There are loads of awesome places we fit into. I’ve squeezed the rig up into the camping at Gooseberry Mesa, and it was an absolute dream. Places near Sedona too. Usually we’re the biggest rig wherever we go. I think most folks who own Class A’s are older, and more cautious than my wife and I.

The reason we have any location frustration at all is: we often want to be near enough to a city so that Michelle has pool access 3d/wk for her triathlon training. Most BLM land (free dry camping) is more than 30min from city centers where pools are usually located.

If it weren’t for wanting regular pool access, we would almost never stay in an RV park. As it is, we spend about 2 months per year in an RV park. Plus 2 months per year on her parents farm in Arlington, WA. The rest of the time we’re bouncing between boondocking locations, usually once every 2 weeks. Most places have a stay limit of 7, 10, 14, or 15 days. The vast majority are 14-day stay limits. Usually that’s all we’d prefer to stay anyway because it’s always nice to get new road scenery.

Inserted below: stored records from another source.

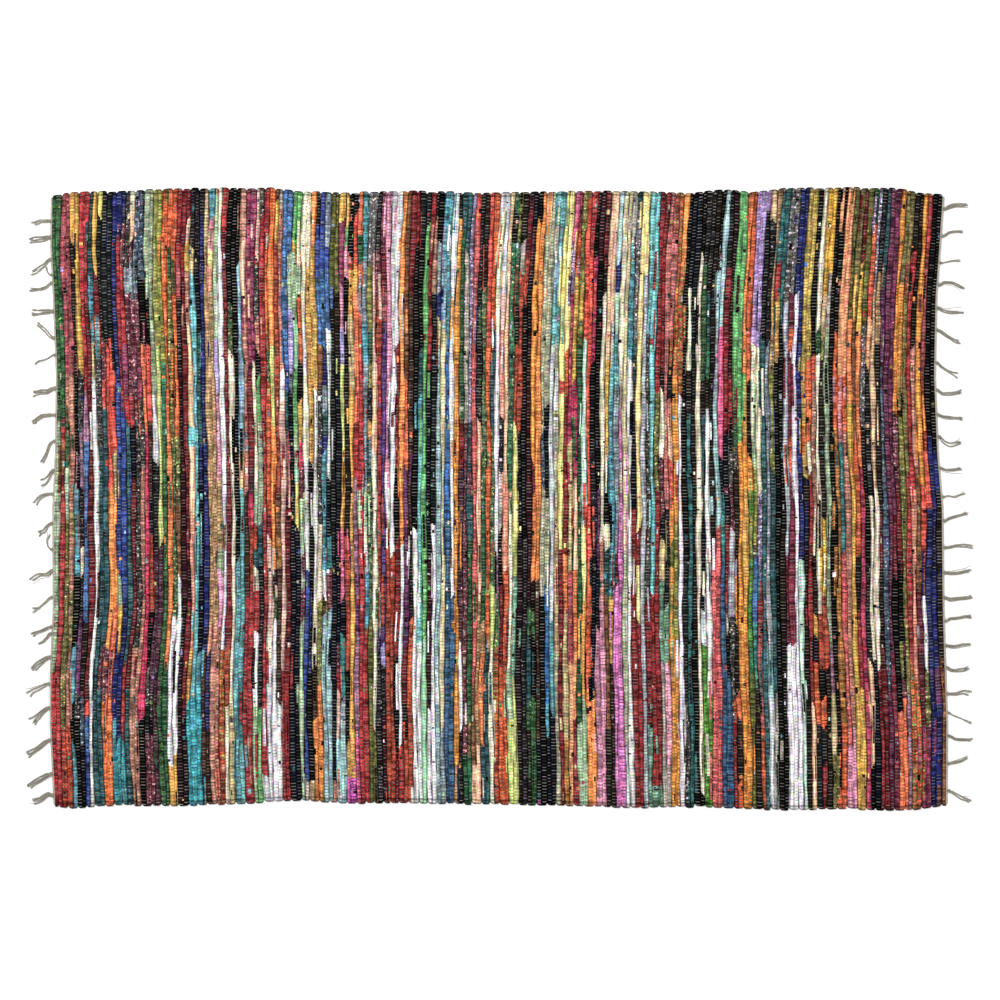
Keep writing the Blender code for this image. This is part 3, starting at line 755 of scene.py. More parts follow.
    def dyed_and_shaded(self, nodes: WeaveNodes, cloth: Socket, shade: Socket) -> Socket:
        """The cloth's colour, its dye worn unevenly, under its painted shade."""
        worn = self.worn_dye
        low, high = 0.5 - worn.reach, 0.5 + worn.reach
        noise = nodes.noise(worn.width, worn.length, worn.detail).outputs["Color"]
        inputs = {"Vector": noise, 7: (low,) * 3, 8: (high,) * 3, 9: (worn.dark,) * 3, 10: (worn.light,) * 3}
        hue = add_node(nodes.tree, "ShaderNodeMapRange", inputs, data_type="FLOAT_VECTOR").outputs["Vector"]
        tinted = add_node(nodes.tree, "ShaderNodeVectorMath", {0: cloth, 1: hue}, operation="MULTIPLY")
        shaded = {0: tinted.outputs[0], 3: shade}
        return add_node(nodes.tree, "ShaderNodeVectorMath", shaded, operation="SCALE").outputs[0]

    def make(self, name: str) -> bpy.types.Material:
        """Makes the material.

        Args:
            name: the material's name.

        Returns:
            The material.
        """
        finish = {"Roughness": self.roughness, "Specular IOR Level": self.specular}
        material, tree, shader = start_material(name, finish)
        nodes = WeaveNodes(tree)
        rag = add_node(tree, "ShaderNodeAttribute", attribute_name="rag")
        light = add_node(tree, "ShaderNodeRGBToBW", {0: rag.outputs["Color"]}).outputs[0]
        cloth = self.printed(nodes, rag.outputs["Color"])
        shade = nodes.product(self.long_shade(nodes, light), self.fine_shade(nodes, light))
        # The cloth's colour with the painted shade of folds, grooves, beads and pinches.
        dyed_and_shaded = self.dyed_and_shaded(nodes, cloth, shade)

        stained = {0: self.stain, 6: (*linear(self.yarn), 1.0), 7: cloth}
        yarn = add_node(tree, "ShaderNodeMix", stained, data_type="RGBA").outputs[2]
        # Painted shade on the yarn in its pinch beside light rags, and painted light on it beside dark rags.
        sunk_in = {0: yarn, 3: nodes.fade(light, 0.0, 0.5, 1.2, 0.6)}
        sunk = add_node(tree, "ShaderNodeVectorMath", sunk_in, operation="SCALE").outputs[0]
        dash = self.dash(nodes, rag.outputs["Alpha"])
        woven = add_node(tree, "ShaderNodeMix", {0: dash, 6: dyed_and_shaded, 7: sunk}, data_type="RGBA")
        tree.links.new(woven.outputs[2], shader["Base Color"])

        fuzz = nodes.product(nodes.noise(*self.nap_size).outputs[0], self.nap)
        height = nodes.maths("ADD", fuzz, nodes.product(dash, 0.5))
        bump = add_node(tree, "ShaderNodeBump", {"Strength": self.relief, "Distance": MM, "Height": height})
        tree.links.new(bump.outputs[0], shader["Normal"])
        return material


@dataclass(frozen=True)
class CottonYarn:
    """Unbleached cotton yarn, loosely twisted: matt, hairy and grey, with painted shade in soft clouds.

    Attributes:
        colour: its lighter grey.
        shadow: its darker grey, a painted shade.
        clouds: how far apart the two come and go, in mm.
        fibre: the size of its hairs in the bump, in mm.
        fibre_height: their height in mm.
        roughness: how matt it is.
        specular: how strongly it shines at all.
        sheen: how much its hairs catch grazing light.
    """

    colour: str = "a09a8c"
    shadow: str = "645d52"
    clouds: float = 25 / 3
    fibre: float = 0.8
    fibre_height: float = 0.3
    roughness: float = 0.95
    specular: float = 0.2
    sheen: float = 0.2

    def make(self, name: str) -> bpy.types.Material:
        """Makes the material.

        Args:
            name: the material's name.

        Returns:
            The material.
        """
        finish = {"Roughness": self.roughness, "Specular IOR Level": self.specular}
        material, tree, shader = start_material(name, {**finish, "Sheen Weight": self.sheen})
        place = add_node(tree, "ShaderNodeTexCoord").outputs["Object"]
        noises = []
        for size, detail in ((self.clouds, 3.0), (self.fibre, 2.0)):
            inputs = {"Vector": place, "Scale": 1 / (size * MM), "Detail": detail}
            noises.append(add_node(tree, "ShaderNodeTexNoise", inputs).outputs[0])
        # Painted shade: the darker grey comes and goes in soft clouds over the lighter one.
        shades = {0: noises[0], 6: (*linear(self.shadow), 1.0), 7: (*linear(self.colour), 1.0)}
        tone = add_node(tree, "ShaderNodeMix", shades, data_type="RGBA")
        tree.links.new(tone.outputs[2], shader["Base Color"])
        hairs = {"Strength": 0.4, "Distance": self.fibre_height * MM, "Height": noises[1]}
        tree.links.new(add_node(tree, "ShaderNodeBump", hairs).outputs[0], shader["Normal"])
        return material


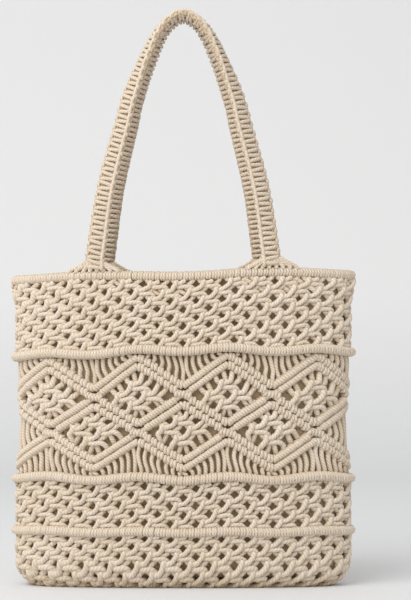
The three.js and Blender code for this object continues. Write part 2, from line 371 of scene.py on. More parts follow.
class CordWork:
    """Gathers round cords that lie on one board, and makes them one mesh."""

    def __init__(self, name: str, place: Place, seed: int) -> None:
        """Start with no cord.

        Args:
            name: The piece's name.
            place: What bends the board's points to their place in space.
            seed: Seed of the cords' small differences.
        """
        self.name = name
        self.place = place
        self.random = np.random.default_rng(seed)
        self.points: list[np.ndarray] = []
        self.tones: list[np.ndarray] = []
        self.recess_shades: list[np.ndarray] = []
        self.corners: list[np.ndarray] = []
        self.sizes: list[np.ndarray] = []
        self.maps: list[np.ndarray] = []
        self.count = 0

    def lay(
        self,
        lines: Lines,
        radius: float,
        steps: int = 2,
        sides: int = 6,
        closed: bool = False,
        crest: float = 5 * MM,
        both_faces: bool = False,
    ) -> None:
        """Lay cords along lines on the board.

        Args:
            lines: Control points of the cords' middle lines, as many for each.
            radius: Half the cords' thickness.
            steps: Pieces from one control point to the next.
            sides: Corners of the cords' section.
            closed: Whether each cord is a ring.
            crest: How far out the work's crests lie, for the shade of what lies deeper.
            both_faces: Whether the work has crests on both of its faces.
        """
        fine = through(lines, steps, closed) if steps > 1 else lines
        first, second = around(fine, closed)
        angles = full_turn(sides)
        across, upward = np.cos(angles)[:, None], np.sin(angles)[:, None]
        ring = across * first[:, :, None] + upward * second[:, :, None]
        board = (fine[:, :, None] + radius * ring).reshape(-1, 3)
        count, length = fine.shape[:2]
        # Painted shade: how deep each point lies under the work's crest, so the cord is painted darker
        # there
        out = np.abs(board[:, 2]) if both_faces else board[:, 2]
        self.recess_shades.append(np.clip(1.0 - out / crest, 0.0, 1.0))
        self.tones.append(np.repeat(self.random.random(count), length * sides))
        self.points.append(self.place(board))
        self._skin(fine, count, length, sides, closed)

    def _skin(self, fine: Lines, count: int, length: int, sides: int, closed: bool) -> None:
        """Cover the rings of points with faces.

        Args:
            fine: The cords' middle lines.
            count: How many cords there are.
            length: Points in each line.
            sides: Corners of a section.
            closed: Whether each cord is a ring.
        """
        strips = length if closed else length - 1
        grid = np.arange(count), np.arange(strips), np.arange(sides)
        cord, along, side = np.meshgrid(*grid, indexing="ij")
        ahead, beside = (along + 1) % length, (side + 1) % sides
        start = self.count + cord * length * sides
        quads = [
            start + along * sides + side,
            start + along * sides + beside,
            start + ahead * sides + beside,
            start + ahead * sides + side,
        ]
        self.corners.append(np.stack(quads, axis=-1).reshape(-1))
        self.sizes.append(np.full(quads[0].size, 4))
        steps = np.linalg.norm(np.diff(fine, axis=1, append=fine[:, :1]), axis=2)
        reach = np.concatenate([np.zeros((count, 1)), np.cumsum(steps, axis=1)], axis=1)
        here, there = reach[cord, along], reach[cord, along + 1]
        left, right = side / sides, (side + 1) / sides
        maps = [left, here, right, here, right, there, left, there]
        self.maps.append(np.stack(maps, axis=-1).reshape(-1))
        if not closed:
            self._cap(count, length, sides)
        self.count += count * length * sides

    def _cap(self, count: int, length: int, sides: int) -> None:
        """Close both ends of open cords.

        Args:
            count: How many cords there are.
            length: Points in each line.
            sides: Corners of a section.
        """
        start = self.count + np.arange(count)[:, None] * length * sides
        ring = np.arange(sides)
        near = start + ring[::-1]
        far = start + (length - 1) * sides + ring
        self.corners.append(np.concatenate([near, far]).reshape(-1))
        self.sizes.append(np.full(2 * count, sides))
        self.maps.append(np.zeros(2 * count * sides * 2))

    def piece(self) -> bpy.types.Object:
        """Make the mesh of all cords laid so far.

        Returns:
            The new object, linked to the scene.
        """
        tones, recess_shades = np.concatenate(self.tones), np.concatenate(self.recess_shades)
        return mesh_piece(
            self.name,
            np.concatenate(self.points),
            np.concatenate(self.corners),
            np.concatenate(self.sizes),
            np.concatenate(self.maps),
            {"tone": tones, "recess_shade": recess_shades},
        )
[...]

Internet is rarely an issue. Verizon hotspot. Data limits apply. Nix your vid watching habits or downgrade vid quality substantially and you’re fine.

Water and sewage management is our biggest issue, other than location vetting within 30min of a pool.
image

We tend to live a bit as if we were not camping. As in, wife takes 10 minute long showers a few times per week. I tend to shower quick. We both shower daily. I installed a low-flow head on every faucet. We just transport water and sewage semi-regularly in the jeep when on BLM land.

I dig this a lot - super cool setup!

Are you using satellite internet (like Starlink) or how do you have reception in remote areas?
If Starlink, how are you dealing with the limited mobility of being assigned to a certain satellite (and with that, region).